_PROBLEM TO WORK ON_. Only the lines from the line with "pieces = frame_pieces()" through the line with "obj.parent = None" should be copied, exactly as they appear, with both ends kept.

_DATA PROVIDED_.
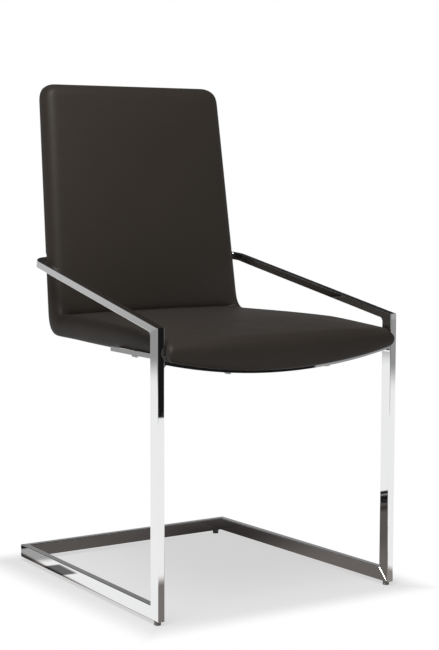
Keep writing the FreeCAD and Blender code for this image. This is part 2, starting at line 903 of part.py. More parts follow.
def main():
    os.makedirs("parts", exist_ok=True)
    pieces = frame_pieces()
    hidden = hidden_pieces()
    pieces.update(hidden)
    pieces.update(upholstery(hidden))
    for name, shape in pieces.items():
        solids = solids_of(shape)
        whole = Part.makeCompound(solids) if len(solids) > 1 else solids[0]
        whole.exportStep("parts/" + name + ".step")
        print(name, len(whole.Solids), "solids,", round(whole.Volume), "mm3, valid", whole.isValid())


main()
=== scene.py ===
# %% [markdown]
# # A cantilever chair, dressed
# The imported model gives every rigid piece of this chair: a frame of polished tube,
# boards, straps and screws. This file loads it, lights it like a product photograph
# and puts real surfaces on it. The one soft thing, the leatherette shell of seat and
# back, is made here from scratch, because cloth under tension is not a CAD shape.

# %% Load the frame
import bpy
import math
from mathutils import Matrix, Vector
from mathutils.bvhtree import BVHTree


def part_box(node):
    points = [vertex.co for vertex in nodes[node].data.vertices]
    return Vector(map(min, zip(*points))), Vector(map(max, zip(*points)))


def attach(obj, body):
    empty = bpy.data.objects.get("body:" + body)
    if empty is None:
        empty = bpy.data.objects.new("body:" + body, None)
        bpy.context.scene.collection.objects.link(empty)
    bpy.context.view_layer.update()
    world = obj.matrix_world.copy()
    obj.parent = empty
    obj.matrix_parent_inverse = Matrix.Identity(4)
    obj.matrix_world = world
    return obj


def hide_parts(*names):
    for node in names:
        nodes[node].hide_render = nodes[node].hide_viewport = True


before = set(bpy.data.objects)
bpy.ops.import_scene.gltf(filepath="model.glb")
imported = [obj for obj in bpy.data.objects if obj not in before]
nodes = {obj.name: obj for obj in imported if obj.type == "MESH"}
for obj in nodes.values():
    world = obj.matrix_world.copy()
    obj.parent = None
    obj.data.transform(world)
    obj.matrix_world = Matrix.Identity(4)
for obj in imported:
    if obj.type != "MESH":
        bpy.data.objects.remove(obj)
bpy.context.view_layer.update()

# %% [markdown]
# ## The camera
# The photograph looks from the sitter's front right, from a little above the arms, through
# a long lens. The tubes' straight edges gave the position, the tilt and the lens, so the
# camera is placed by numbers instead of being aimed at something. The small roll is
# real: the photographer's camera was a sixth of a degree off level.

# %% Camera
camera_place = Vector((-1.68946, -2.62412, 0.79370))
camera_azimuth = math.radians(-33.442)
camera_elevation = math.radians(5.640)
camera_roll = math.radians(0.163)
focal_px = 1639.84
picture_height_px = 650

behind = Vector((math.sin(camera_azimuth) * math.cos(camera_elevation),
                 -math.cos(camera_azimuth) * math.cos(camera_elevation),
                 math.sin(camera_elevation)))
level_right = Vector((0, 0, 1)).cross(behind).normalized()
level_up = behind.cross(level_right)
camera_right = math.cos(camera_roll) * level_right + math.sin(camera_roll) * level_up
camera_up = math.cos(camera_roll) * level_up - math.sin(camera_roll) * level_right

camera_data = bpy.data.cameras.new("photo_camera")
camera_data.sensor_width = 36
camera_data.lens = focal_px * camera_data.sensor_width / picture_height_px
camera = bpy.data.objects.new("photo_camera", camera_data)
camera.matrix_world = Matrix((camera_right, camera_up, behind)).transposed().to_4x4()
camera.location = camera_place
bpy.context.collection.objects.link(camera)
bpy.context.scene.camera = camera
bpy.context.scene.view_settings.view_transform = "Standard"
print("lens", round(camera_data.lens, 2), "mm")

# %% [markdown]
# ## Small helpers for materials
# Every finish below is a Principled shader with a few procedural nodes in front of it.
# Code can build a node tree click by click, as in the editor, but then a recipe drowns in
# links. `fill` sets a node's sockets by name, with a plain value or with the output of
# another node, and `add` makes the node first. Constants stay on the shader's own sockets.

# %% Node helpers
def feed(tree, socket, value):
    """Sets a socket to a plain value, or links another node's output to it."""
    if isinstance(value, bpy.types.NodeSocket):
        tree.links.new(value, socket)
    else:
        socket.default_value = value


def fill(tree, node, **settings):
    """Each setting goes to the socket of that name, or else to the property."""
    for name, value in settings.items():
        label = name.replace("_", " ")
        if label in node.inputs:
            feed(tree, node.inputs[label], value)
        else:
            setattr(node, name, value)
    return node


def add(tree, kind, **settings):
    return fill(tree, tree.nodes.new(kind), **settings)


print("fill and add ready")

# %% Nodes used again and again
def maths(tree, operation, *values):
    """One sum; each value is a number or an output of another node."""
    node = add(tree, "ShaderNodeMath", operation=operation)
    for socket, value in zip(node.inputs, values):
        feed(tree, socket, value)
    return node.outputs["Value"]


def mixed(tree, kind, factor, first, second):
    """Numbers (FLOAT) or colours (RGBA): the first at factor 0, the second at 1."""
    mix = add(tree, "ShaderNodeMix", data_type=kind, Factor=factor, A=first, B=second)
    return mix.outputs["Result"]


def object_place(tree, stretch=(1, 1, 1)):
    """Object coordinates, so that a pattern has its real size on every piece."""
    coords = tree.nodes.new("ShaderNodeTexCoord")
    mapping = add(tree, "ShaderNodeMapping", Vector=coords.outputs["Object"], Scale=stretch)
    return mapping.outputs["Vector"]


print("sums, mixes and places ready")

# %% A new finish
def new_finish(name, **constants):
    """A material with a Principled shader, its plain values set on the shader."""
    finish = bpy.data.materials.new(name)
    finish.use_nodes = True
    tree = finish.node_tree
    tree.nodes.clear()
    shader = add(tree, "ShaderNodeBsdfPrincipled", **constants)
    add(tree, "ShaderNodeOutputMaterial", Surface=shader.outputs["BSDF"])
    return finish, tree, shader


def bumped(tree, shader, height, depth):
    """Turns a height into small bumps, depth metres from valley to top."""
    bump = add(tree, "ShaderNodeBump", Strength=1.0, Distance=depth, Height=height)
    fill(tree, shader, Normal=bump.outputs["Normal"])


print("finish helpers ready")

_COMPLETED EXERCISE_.
    pieces = frame_pieces()
    hidden = hidden_pieces()
    pieces.update(hidden)
    pieces.update(upholstery(hidden))
    for name, shape in pieces.items():
        solids = solids_of(shape)
        whole = Part.makeCompound(solids) if len(solids) > 1 else solids[0]
        whole.exportStep("parts/" + name + ".step")
        print(name, len(whole.Solids), "solids,", round(whole.Volume), "mm3, valid", whole.isValid())


main()
=== scene.py ===
# %% [markdown]
# # A cantilever chair, dressed
# The imported model gives every rigid piece of this chair: a frame of polished tube,
# boards, straps and screws. This file loads it, lights it like a product photograph
# and puts real surfaces on it. The one soft thing, the leatherette shell of seat and
# back, is made here from scratch, because cloth under tension is not a CAD shape.

# %% Load the frame
import bpy
import math
from mathutils import Matrix, Vector
from mathutils.bvhtree import BVHTree


def part_box(node):
    points = [vertex.co for vertex in nodes[node].data.vertices]
    return Vector(map(min, zip(*points))), Vector(map(max, zip(*points)))


def attach(obj, body):
    empty = bpy.data.objects.get("body:" + body)
    if empty is None:
        empty = bpy.data.objects.new("body:" + body, None)
        bpy.context.scene.collection.objects.link(empty)
    bpy.context.view_layer.update()
    world = obj.matrix_world.copy()
    obj.parent = empty
    obj.matrix_parent_inverse = Matrix.Identity(4)
    obj.matrix_world = world
    return obj


def hide_parts(*names):
    for node in names:
        nodes[node].hide_render = nodes[node].hide_viewport = True


before = set(bpy.data.objects)
bpy.ops.import_scene.gltf(filepath="model.glb")
imported = [obj for obj in bpy.data.objects if obj not in before]
nodes = {obj.name: obj for obj in imported if obj.type == "MESH"}
for obj in nodes.values():
    world = obj.matrix_world.copy()
    obj.parent = None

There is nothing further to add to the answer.